European callisthenics exercises developed in the early 20th century had their own form of shoulderstand, sometimes known as the candle. It was adopted as the emblem of the Women’s League of Health and Beauty, founded by Mrs Molly Bagot Stack in 1930, which became a mass movement in Britain and beyond. Called ‘Legs in the Air’, the shoulderstand was described as an exercise to aid slimming and prevent sagging organs.
Triangle
This is one of the many popular modern poses that doesn’t appear in the ancient yoga manuscripts, despite its ancient-sounding Sanskrit name, trikonasana. There appear to be no asymmetrical standing poses at all in the pre-modern era. But it was a common feature of many Scandinavian gymnastic keep fit regimes of the late 19th/early 20th century that were adopted widely in military training and schools, including in colonial India, and would have been familiar to the yoga innovators of the period.

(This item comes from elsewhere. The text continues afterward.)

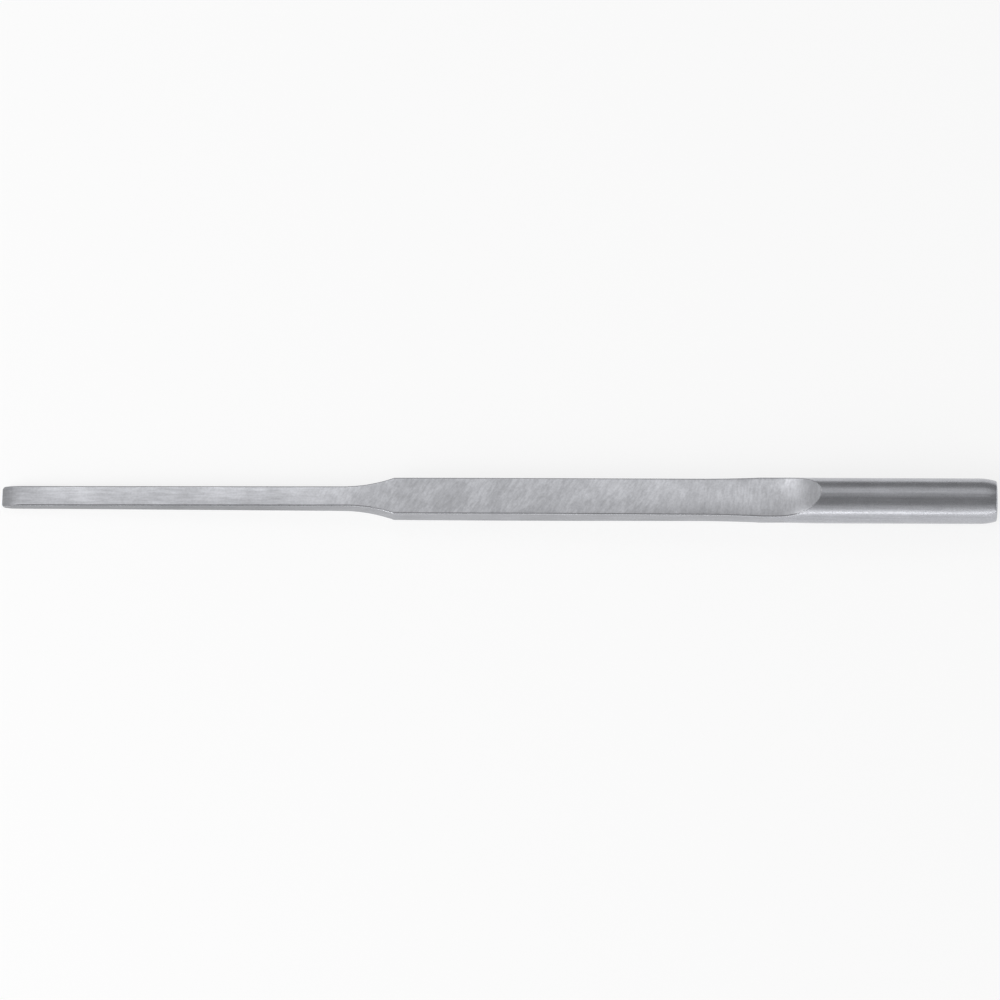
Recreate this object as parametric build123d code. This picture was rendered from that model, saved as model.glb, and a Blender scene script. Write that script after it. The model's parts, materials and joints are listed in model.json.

Surya Namaskar – Salute to the Sun
The “Salute to the Sun” is a dynamic sequence comprising a series of linked forward and backward bends and lunges. Despite being such a central part of yoga practice today, there is no reference to it whatsoever in any pre-20th century yoga texts, where any form of dynamic exercises are rare.But a physically demanding exercise called Surya Namaskar does appear to be an ancient Indian practice described in many non-yoga manuscripts. In the early 20th century it was popularised by the Raja of Aundh as a kind of coordinated drill gymnastics. In his 1928 book The Ten Point Way to Health, he makes it very clear that his form of sun salutes are for physical fitness, for the improvement of the race and for the benefit of mass education in contemporary India. Click on the video to watch a yoga instructor in Varanasi teach the Sun Salutes.A version of Surya Namaskar subsequently became a prominent feature of global yoga through Ashtanga Yoga (and other popular forms such as Power Yoga, Vinyasa, and Flow Yoga), formulated in the 1930s by the hugely influential yoga innovator T. Krishnamacharya in Mysore.